AIM:
Quote exactly, and only, the lines from the one with "Model this object" down to the one with "RIVET_RADIUS = 3.2", both included.

EXCERPTED RECORDS:
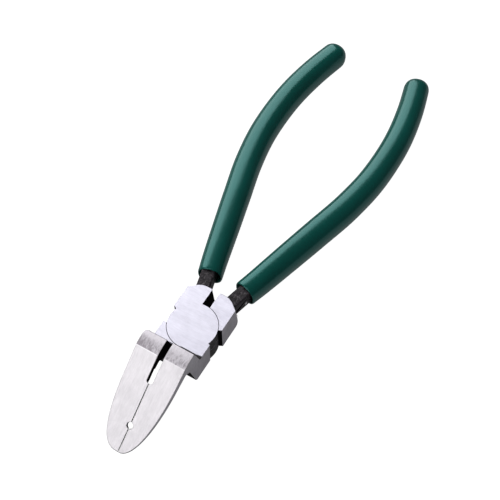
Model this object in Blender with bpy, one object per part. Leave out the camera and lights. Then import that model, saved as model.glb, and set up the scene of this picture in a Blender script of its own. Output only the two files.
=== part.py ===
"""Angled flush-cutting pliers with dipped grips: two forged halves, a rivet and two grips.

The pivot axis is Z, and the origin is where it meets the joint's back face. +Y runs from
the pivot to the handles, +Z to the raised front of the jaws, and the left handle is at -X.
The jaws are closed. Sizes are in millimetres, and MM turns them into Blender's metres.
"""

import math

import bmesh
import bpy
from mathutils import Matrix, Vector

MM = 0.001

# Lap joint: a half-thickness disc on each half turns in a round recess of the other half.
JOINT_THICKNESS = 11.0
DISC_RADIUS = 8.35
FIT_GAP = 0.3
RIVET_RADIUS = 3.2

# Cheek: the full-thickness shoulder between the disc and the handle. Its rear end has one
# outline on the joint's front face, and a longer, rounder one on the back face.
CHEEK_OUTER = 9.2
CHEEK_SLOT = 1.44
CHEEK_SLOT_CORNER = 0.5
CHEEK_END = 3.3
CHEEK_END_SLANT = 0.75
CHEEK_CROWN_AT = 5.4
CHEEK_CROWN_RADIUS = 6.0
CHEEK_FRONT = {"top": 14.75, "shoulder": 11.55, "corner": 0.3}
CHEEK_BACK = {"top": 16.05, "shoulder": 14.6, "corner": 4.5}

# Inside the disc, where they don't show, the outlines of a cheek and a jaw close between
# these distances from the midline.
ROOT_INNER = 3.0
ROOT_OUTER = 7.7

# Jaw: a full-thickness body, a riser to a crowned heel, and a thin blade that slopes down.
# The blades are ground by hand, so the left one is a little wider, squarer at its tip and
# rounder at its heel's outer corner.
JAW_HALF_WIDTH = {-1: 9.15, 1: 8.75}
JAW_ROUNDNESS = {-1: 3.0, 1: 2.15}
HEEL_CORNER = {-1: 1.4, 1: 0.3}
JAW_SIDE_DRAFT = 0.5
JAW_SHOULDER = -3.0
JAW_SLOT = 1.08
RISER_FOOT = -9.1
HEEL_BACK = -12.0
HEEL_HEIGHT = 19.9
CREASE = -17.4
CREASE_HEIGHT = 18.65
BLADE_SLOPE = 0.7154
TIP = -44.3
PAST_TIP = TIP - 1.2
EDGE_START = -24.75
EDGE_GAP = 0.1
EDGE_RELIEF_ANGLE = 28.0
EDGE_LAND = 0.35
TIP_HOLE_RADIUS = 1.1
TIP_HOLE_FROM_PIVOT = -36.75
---
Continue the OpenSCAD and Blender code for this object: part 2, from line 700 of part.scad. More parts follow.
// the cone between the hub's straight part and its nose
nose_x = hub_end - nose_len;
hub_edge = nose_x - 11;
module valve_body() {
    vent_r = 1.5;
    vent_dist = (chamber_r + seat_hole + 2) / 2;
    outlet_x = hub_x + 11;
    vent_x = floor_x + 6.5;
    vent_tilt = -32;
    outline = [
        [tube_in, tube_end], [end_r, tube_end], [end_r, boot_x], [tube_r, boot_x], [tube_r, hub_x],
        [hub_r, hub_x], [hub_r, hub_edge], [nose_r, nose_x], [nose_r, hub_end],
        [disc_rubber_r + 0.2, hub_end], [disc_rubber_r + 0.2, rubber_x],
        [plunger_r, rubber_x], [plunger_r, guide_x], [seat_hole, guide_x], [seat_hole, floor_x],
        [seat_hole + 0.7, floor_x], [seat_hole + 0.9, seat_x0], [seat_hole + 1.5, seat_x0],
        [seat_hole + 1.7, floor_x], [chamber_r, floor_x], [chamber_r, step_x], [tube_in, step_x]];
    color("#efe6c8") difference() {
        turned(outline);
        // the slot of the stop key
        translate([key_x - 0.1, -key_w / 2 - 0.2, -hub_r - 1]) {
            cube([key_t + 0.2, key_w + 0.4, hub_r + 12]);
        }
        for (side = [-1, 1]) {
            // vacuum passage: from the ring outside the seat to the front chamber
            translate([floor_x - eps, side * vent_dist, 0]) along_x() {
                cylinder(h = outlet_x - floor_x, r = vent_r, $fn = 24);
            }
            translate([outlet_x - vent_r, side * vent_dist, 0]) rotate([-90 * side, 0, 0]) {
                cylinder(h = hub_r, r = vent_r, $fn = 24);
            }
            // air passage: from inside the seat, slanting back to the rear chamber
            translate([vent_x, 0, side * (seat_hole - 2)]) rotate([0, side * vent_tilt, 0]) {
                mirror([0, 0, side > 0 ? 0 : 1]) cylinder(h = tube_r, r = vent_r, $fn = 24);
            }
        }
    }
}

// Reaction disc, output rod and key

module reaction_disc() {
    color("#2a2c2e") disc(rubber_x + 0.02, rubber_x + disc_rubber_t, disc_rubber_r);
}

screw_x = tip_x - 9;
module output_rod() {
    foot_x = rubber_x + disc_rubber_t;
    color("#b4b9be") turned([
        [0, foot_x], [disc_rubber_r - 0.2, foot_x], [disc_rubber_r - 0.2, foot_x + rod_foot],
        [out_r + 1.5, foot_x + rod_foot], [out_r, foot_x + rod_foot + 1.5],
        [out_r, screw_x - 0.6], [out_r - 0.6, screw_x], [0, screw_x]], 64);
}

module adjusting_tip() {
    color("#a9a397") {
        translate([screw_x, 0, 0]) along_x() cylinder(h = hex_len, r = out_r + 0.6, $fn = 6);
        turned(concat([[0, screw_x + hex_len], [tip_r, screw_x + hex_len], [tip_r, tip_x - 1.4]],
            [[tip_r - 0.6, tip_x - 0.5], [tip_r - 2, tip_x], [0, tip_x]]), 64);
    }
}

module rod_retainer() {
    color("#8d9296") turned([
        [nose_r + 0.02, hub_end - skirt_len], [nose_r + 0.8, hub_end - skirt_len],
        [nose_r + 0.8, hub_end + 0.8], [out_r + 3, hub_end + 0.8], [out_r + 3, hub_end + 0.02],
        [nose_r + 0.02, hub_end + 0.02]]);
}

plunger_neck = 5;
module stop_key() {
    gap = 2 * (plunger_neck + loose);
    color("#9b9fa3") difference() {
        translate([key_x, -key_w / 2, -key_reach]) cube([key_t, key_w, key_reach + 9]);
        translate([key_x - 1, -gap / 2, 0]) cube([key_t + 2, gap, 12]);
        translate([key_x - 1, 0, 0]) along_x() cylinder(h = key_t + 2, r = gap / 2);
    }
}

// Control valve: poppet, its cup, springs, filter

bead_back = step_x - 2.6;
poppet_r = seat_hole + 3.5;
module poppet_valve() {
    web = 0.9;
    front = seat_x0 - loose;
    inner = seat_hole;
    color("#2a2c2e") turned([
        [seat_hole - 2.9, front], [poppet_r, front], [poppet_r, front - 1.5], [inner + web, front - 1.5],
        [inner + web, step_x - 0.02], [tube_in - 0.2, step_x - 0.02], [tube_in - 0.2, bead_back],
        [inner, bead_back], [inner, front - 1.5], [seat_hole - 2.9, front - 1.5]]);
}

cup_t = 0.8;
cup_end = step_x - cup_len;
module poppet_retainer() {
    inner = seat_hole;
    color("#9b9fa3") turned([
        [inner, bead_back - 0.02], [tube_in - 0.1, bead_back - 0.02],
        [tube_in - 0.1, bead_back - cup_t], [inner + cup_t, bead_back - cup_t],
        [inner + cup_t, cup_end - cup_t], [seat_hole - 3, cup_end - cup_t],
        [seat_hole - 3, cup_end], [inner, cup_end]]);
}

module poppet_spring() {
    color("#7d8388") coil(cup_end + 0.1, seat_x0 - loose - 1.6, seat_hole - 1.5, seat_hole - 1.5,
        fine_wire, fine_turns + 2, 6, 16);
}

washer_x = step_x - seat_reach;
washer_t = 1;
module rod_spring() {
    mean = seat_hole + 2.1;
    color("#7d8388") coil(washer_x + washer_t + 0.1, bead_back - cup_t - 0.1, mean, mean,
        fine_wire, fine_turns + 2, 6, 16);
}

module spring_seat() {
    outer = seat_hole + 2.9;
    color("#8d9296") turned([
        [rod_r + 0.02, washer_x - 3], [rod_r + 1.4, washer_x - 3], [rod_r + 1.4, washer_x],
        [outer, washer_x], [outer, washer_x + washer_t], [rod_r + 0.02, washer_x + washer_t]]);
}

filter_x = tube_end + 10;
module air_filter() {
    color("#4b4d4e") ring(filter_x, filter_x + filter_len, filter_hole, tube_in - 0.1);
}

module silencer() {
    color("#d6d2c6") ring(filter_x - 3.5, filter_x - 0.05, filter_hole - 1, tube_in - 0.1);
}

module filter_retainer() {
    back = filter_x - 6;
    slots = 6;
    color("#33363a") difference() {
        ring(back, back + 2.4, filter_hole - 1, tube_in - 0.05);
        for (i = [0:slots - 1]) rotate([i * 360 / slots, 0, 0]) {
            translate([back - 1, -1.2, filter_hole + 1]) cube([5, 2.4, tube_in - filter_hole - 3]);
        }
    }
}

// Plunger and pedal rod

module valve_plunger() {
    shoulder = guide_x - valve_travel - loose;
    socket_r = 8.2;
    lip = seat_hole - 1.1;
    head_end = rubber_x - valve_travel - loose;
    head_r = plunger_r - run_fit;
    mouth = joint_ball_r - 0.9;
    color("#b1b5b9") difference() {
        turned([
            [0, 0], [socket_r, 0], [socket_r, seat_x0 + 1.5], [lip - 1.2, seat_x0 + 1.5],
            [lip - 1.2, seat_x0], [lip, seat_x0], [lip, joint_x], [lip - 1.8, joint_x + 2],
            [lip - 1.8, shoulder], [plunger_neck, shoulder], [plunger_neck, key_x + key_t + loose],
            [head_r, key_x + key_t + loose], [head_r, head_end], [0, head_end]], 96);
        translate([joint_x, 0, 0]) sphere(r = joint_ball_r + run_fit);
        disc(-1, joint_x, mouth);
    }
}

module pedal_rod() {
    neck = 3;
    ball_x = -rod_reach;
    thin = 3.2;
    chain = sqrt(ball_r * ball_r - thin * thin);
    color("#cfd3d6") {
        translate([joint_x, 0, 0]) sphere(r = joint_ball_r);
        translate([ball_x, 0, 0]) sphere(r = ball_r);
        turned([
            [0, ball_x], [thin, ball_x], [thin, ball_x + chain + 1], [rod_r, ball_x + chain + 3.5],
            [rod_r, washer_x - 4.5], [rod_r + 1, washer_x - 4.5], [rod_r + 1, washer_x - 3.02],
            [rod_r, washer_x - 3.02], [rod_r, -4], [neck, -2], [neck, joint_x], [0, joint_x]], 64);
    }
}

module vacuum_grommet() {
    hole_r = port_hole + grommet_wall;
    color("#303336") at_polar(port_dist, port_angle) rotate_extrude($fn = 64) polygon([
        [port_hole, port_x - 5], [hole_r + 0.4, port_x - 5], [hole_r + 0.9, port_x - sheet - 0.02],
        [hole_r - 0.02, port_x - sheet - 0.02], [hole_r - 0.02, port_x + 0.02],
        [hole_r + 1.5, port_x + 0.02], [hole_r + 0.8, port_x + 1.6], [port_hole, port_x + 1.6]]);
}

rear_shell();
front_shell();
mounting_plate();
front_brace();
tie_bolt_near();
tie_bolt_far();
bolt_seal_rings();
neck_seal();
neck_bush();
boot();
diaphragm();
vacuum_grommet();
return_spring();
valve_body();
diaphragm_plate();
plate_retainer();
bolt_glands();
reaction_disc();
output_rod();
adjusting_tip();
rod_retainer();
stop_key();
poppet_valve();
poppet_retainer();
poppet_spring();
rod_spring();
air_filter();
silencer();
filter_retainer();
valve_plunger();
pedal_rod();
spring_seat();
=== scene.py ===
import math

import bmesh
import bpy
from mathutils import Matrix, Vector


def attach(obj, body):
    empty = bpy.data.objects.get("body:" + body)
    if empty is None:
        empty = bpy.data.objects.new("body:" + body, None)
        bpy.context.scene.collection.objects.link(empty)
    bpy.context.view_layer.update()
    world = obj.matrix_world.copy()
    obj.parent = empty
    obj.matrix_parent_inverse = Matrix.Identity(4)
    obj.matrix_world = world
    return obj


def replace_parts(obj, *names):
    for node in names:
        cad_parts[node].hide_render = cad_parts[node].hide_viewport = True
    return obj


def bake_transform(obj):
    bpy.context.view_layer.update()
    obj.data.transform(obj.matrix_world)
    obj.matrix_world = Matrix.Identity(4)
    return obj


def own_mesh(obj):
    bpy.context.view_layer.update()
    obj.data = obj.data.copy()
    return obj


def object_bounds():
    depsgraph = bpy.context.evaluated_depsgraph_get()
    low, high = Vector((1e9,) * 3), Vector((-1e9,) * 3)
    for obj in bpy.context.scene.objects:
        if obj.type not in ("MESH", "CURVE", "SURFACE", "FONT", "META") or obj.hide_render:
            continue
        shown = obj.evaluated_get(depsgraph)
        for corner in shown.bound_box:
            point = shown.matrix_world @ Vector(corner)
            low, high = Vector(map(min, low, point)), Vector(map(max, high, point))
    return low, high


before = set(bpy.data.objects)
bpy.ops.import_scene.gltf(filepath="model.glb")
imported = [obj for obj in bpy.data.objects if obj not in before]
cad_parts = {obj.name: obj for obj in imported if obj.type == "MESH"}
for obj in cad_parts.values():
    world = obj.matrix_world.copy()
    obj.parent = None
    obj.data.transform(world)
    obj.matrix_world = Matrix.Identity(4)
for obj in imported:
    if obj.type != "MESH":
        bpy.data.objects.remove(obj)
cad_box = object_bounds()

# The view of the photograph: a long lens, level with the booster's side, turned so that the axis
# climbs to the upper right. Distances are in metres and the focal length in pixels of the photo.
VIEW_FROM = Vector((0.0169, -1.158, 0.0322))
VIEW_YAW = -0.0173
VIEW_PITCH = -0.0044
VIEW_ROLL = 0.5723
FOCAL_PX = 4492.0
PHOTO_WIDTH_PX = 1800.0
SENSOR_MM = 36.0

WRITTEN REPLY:
Model this object in Blender with bpy, one object per part. Leave out the camera and lights. Then import that model, saved as model.glb, and set up the scene of this picture in a Blender script of its own. Output only the two files.
=== part.py ===
"""Angled flush-cutting pliers with dipped grips: two forged halves, a rivet and two grips.

The pivot axis is Z, and the origin is where it meets the joint's back face. +Y runs from
the pivot to the handles, +Z to the raised front of the jaws, and the left handle is at -X.
The jaws are closed. Sizes are in millimetres, and MM turns them into Blender's metres.
"""

import math

import bmesh
import bpy
from mathutils import Matrix, Vector

MM = 0.001

# Lap joint: a half-thickness disc on each half turns in a round recess of the other half.
JOINT_THICKNESS = 11.0
DISC_RADIUS = 8.35
FIT_GAP = 0.3
RIVET_RADIUS = 3.2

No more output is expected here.